Events

Past Event

Machine Learning for the Social Sciences: Summer Course, Session D

May 28, 2019 - July 5, 2019
4:00 PM - 6:00 PM
Event time is displayed in your time zone.

The course will run for the 6-week duration of the Columbia Summer Session D, from May 28th through July 5th, 2019.

QMSS S 5073 Machine Learning for Social Science is open to the public but requires registration with SPS prior to course registration. For more information on SPS application and registration, please visit their website and explore your options here*Further registration information coming soon*

Michael Parrott

M W 4:00 pm-6:10 pm

Course Goals:

Social scientists need to fully engage with machine learning approaches that are found in computer science, engineering, AI, tech and in industry. This course will provide a comprehensive overview of machine learning as it is applied in a number of domains.
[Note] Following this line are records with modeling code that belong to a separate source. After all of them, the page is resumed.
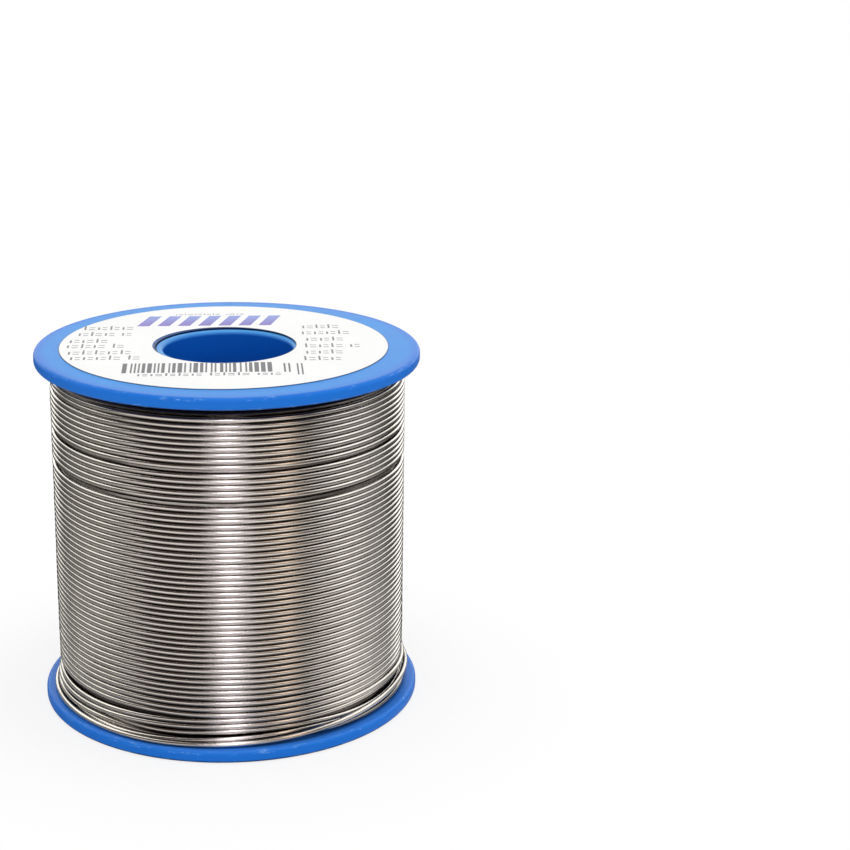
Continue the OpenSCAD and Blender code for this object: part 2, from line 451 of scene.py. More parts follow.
def end_tree(start, geometry, material):
    """Ends a geometry node tree in real geometry with its material, and gives the tree."""
    real = start.node("GeometryNodeRealizeInstances", (), {"Geometry": geometry})
    sockets = {"Geometry": real, "Material": material}
    result = start.tree.nodes.new("NodeGroupOutput").inputs["Piece"]
    start.feed(result, start.node("GeometryNodeSetMaterial", (), sockets))
    return start.tree


def worked(piece, tree, values):
    """The piece as the plain mesh that a tree makes of it, its inputs set by identifier."""
    modifier = piece.modifiers.new(tree.name, "NODES")
    modifier.node_group = tree
    for item in tree.interface.items_tree:
        if item.in_out == "INPUT" and item.name in values:
            modifier[item.identifier] = values[item.name]
    return baked(piece)


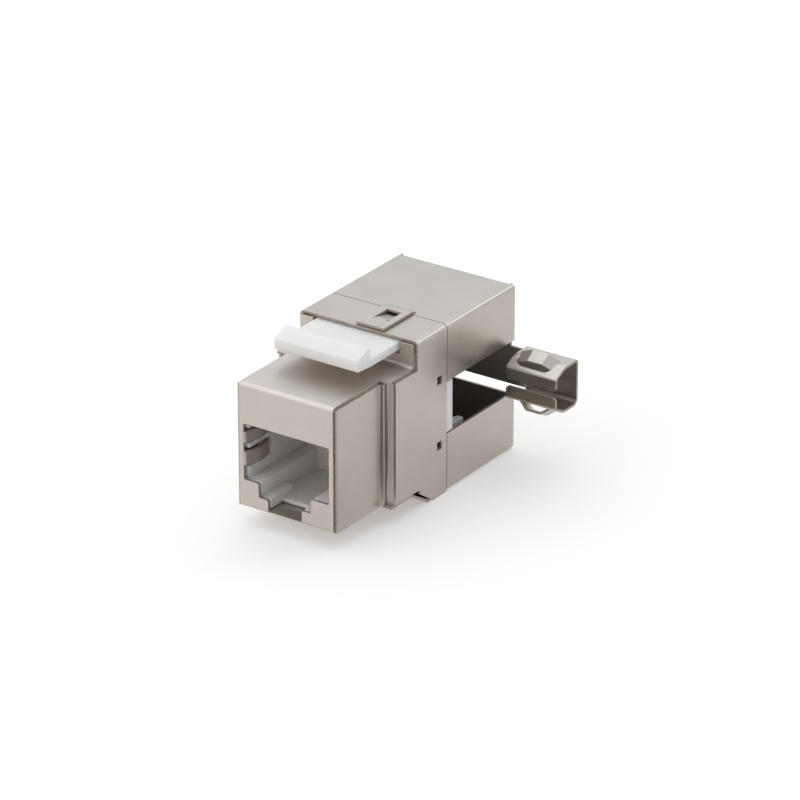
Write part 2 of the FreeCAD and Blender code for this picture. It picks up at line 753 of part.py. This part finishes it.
# Latch: a stiff blade with a ramped head, free to swing at its rounded root.
def make_latch():
    body = new_body("latch_arm")
    nose = f"{ARM_UNDER} + latch_nose_rise"
    crest = f"{ARM_TOP} + latch_crest"
    root = "pivot_at + arm_thick / 2"
    root_round = "(arm_thick - root_flat) / 2"
    pad(body, "latch_profile", "YZ", "-latch_wide / 2", "latch_wide", [
        ("latch_front", nose, "latch_round"),
        ("latch_back", ARM_UNDER, "latch_round"),
        (root, ARM_UNDER, root_round),
        (root, ARM_TOP, root_round),
        ("latch_back", ARM_TOP, "latch_round"),
        ("latch_back", crest, "latch_round"),
        ("latch_crest_at", crest, "latch_round"),
        ("latch_front", f"{nose} + latch_nose_high", "latch_round"),
    ])
    return body


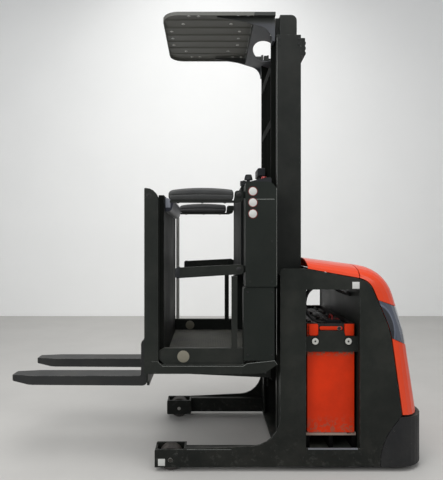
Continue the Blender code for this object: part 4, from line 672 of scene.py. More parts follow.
FLAT = {
    "X": lambda a, b, level: (level, a, b),
    "Y": lambda a, b, level: (a, level, b),
    "Z": lambda a, b, level: (a, b, level),
}


def add_plate(form, outline, axis, span, bevel=0.0):
    """A flat outline made thick along an axis, its rims rounded."""
    rings = [[form.verts.new(FLAT[axis](a, b, level)) for a, b in outline] for level in span]
    join_rings(form, rings)
    if bevel:
        rims = [form.edges.get((ring[k - 1], ring[k])) for ring in rings for k in range(len(ring))]
        bmesh.ops.bevel(form, geom=rims, offset=bevel, segments=2, affect="EDGES", profile=0.5)


def add_swept(form, points, section, up=(0, 0, 1)):
    """A section carried along a line of points. The section takes the share of the way, and gives pairs."""
    rings = []
    last = len(points) - 1
    for k, point in enumerate(points):
        before, after = Vector(points[max(k - 1, 0)]), Vector(points[min(k + 1, last)])
        along = (after - before).normalized()
        side = along.cross(Vector(up)).normalized()
        top = side.cross(along)
        rings.append([form.verts.new(Vector(point) + side * a + top * b) for a, b in section(k / last)])
    join_rings(form, rings)


def around(count, radius, first=0.0):
    """Places round a circle, as pairs from its middle. A first of 0.5 starts half a step on."""
    angles = [2 * math.pi * (k + first) / count for k in range(count)]
    return [(radius * math.cos(angle), radius * math.sin(angle)) for angle in angles]


def add_hose(form, points, radius, steps=12, up=(0, 0, 1)):
    """A round body along a line of points."""
    add_swept(form, points, lambda share: around(steps, radius), up)


def add_bolt(form, centre, axis, across, height=None, washer=True):
    """A hexagon head with a chamfer on a round washer; across is the width over the flats."""
    height = height or across * 0.62
    radius = across / math.sqrt(3)
    base = across * 0.12 if washer else 0.0
    if washer:
        add_turned(form, ((across * 0.92, 0.0), (across * 0.92, base * 0.7), (across * 0.86, base)), centre,
                   axis, 24)
    head = ((radius, base), (radius, base + height * 0.82), (radius * 0.86, base + height))
    add_turned(form, head, centre, axis, 6)
    add_turned(form, ((radius * 0.5, base + height), (radius * 0.46, base + height * 1.12)), centre, axis,
               18)


def add_socket_screw(form, centre, axis, radius, height):
    """A round head with a recess for a key."""
    profile = (
        (radius, 0.0), (radius, height * 0.72), (radius * 0.90, height), (radius * 0.52, height),
        (radius * 0.50, height * 0.45), (radius * 0.08, height * 0.40),
    )
    add_turned(form, profile, centre, axis, 20)


def add_bead(form, start, end, radius, up=(0, 0, 1), pitch=0.0035):
    """A weld bead: a low ridge with overlapping ripples."""
    start, end = Vector(start), Vector(end)
    count = max(8, int((end - start).length / pitch))
    points = [start.lerp(end, k / count) for k in range(count + 1)]

    def section(share):
        swell = radius * (0.88 + 0.16 * math.sin(share * count * math.pi) ** 2)
        return around(7, swell)

    add_swept(form, points, section, up)


def smooth_line(places, per_span=8):
    """Points on a smooth curve through the given places."""
    ends = [Vector(places[0]) * 2 - Vector(places[1])]
    ends += [Vector(place) for place in places]
    ends.append(Vector(places[-1]) * 2 - Vector(places[-2]))
    line = []
    for a, b, c, d in zip(ends, ends[1:], ends[2:], ends[3:]):
        for k in range(per_span):
            t = k / per_span
            square = (a * 2 - b * 5 + c * 4 - d) * t**2
            cube = (b * 3 - a - c * 3 + d) * t**3
            line.append((b * 2 + (c - a) * t + square + cube) / 2)
    line.append(ends[-2])
    return line


def made(name, form, body, finish, slot, smooth=35.0):
    """A piece from a form, in its finish, riding on a body."""
    bmesh.ops.recalc_face_normals(form, faces=form.faces)
    mesh = bpy.data.meshes.new(name)
    form.to_mesh(mesh)
    form.free()
    mesh.shade_smooth()
    mesh.set_sharp_from_angle(angle=math.radians(smooth))
    mesh.materials.append(FINISH[finish])
    piece = bpy.data.objects.new(name, mesh)
    bpy.context.scene.collection.objects.link(piece)
    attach(piece, body)
    return piece


# Armrests: moulded cushions with a groove along each flank, in place of the plain pads
PAD_FRONT, PAD_BACK = -0.2555, 0.1205
PAD_BOTTOM = 1.5862


def pad_top(x):
    """The crown of the cushion: an arch that droops at its free end."""
    reach = (x + 0.060) / 0.200
    return 1.6588 - 0.0150 * reach**2 - 0.010 * max(0.0, -reach - 0.55) ** 2


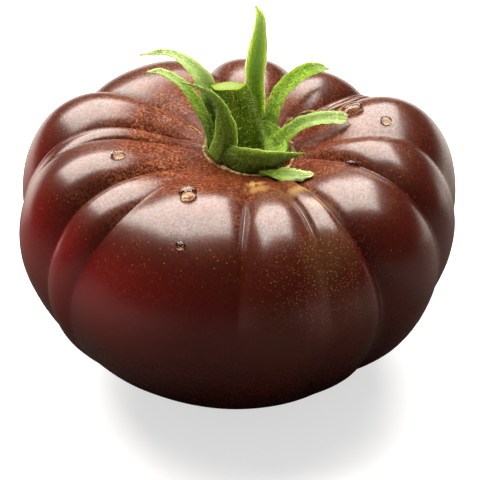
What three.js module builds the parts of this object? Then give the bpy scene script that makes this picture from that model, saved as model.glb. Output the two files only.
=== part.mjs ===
// A ripe, dark, ribbed heirloom tomato with its green calyx, as picked.
// It rests on the small flat spot at its blossom end.
// Millimetres and degrees, +Z up. The origin is the middle of the flat spot, on the surface it rests on.
import * as THREE from 'three';
import { ParametricGeometry } from 'three/addons/geometries/ParametricGeometry.js';

// ---- Fruit: driving dimensions ----

// Crest of a lobe, as radius and height: stem basin, shoulder, side, blossom end.
const CREST_PROFILE = [
  [0, 59.2], [8.5, 59.7], [14.5, 61.2], [20.5, 63.4], [27.5, 64.8], [35.5, 63.9], [43, 59.3], [48.6, 51],
  [50.6, 41], [48.3, 30], [43, 19.8], [35.2, 11], [26.2, 4.2], [17.8, 0.9], [10.5, -0.6], [0, -1],
];
const FRONT_TO_BACK = 0.97;
const BASIN_SHIFT_X = 2.5;
const BASIN_SHIFT_Y = 1;

// One entry for each lobe, anticlockwise from the front:
// at      direction of the furrow that it starts with, at the shoulder
// deep    depth of that furrow
// above   how far the furrow turns above the shoulder, per unit of the way down the skin
// below   the same below the shoulder
// fades   how far down the skin the furrow is gone
// soft    0 for a sharp crease, 1 for no furrow at all
// reach   how far the lobe stands out past the profile, and rise how far above it
// square  how far its shoulder is filled out
const LOBES = [
  { at: -89, deep: 3.9, above: -4, below: -8, fades: 0.75, soft: 0.14, reach: 0, rise: 0.4, square: 2.4 },
  { at: -66, deep: 3.0, above: 0, below: 4, fades: 0.78, soft: 0.32, reach: -0.6, rise: -0.5, square: 2.4 },
  { at: -56, deep: 4.5, above: -16, below: 52, fades: 0.95, soft: 0.2, reach: 0.9, rise: 0.2, square: 2.4 },
  { at: -28, deep: 4.5, above: -35, below: 40, fades: 0.75, soft: 0.36, reach: 0.4, rise: 2.2, square: 1.6 },
  { at: -3, deep: 4.0, above: 0, below: 0, fades: 0.75, soft: 0.45, reach: 1.6, rise: 2.0, square: 2.8 },
  { at: 33, deep: 4.0, above: 0, below: 0, fades: 0.75, soft: 0.25, reach: 0.5, rise: -2, square: 0 },
  { at: 41, deep: 4.0, above: 0, below: 0, fades: 0.75, soft: 0.35, reach: -0.1, rise: 0.2, square: 0 },
  { at: 70, deep: 5.0, above: 0, below: 0, fades: 0.75, soft: 0.25, reach: 0.3, rise: 0.4, square: 0 },
  { at: 101, deep: 6.0, above: 0, below: 0, fades: 0.75, soft: 0.22, reach: 2, rise: 2, square: 0 },
  { at: 147, deep: 5.0, above: 8, below: 8, fades: 0.75, soft: 0.22, reach: 0.2, rise: 1.6, square: 4 },
  { at: 178, deep: 4.5, above: 40, below: 45, fades: 0.75, soft: 0.28, reach: -0.6, rise: 0.8, square: 2.4 },
  { at: 187, deep: 1.8, above: 25, below: 30, fades: 0.6, soft: 0.3, reach: 1.3, rise: 0.6, square: 3.2 },
  { at: 212, deep: 5.5, above: -2, below: -4, fades: 0.75, soft: 0.34, reach: 1.6, rise: 0, square: 0.8 },
  { at: 230, deep: 3.4, above: 10, below: -50, fades: 0.75, soft: 0.45, reach: 0.8, rise: 1.8, square: -1 },
];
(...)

Every effort will be made to draw comparisons and contrasts between this machine learning approach and more traditional regression-based approaches in the social sciences. Emphasis will also be on opportunities to synthesize these two approaches. The course will start with an introduction to Python, the scikit-learn package, and GitHub. After that, there will be some discussion of data exploration, visualization in matplotlib, preprocessing, feature engineering, variable imputation, and feature selection. Supervised learning methods will be considered, including OLS models, linear models for classification, support vector machines, decision trees, and random forests, and gradient boosting. Calibration, model evaluation and strategies for dealing with imbalanced datasets, non-negative matrix factorization, and outlier detection will be considered next. This will be followed by unsupervised techniques: PCA, discriminant analysis, manifold learning, clustering, mixture models, cluster evaluation. Lastly, we will consider neural networks, convolutional neural networks for image classification and recurrent neural networks. Prerequisites are basic probability and statistics, basic linear algebra and calculus. The course will use Python, and so if students have programmed in at least one software language, that will make it easier to keep up with the course.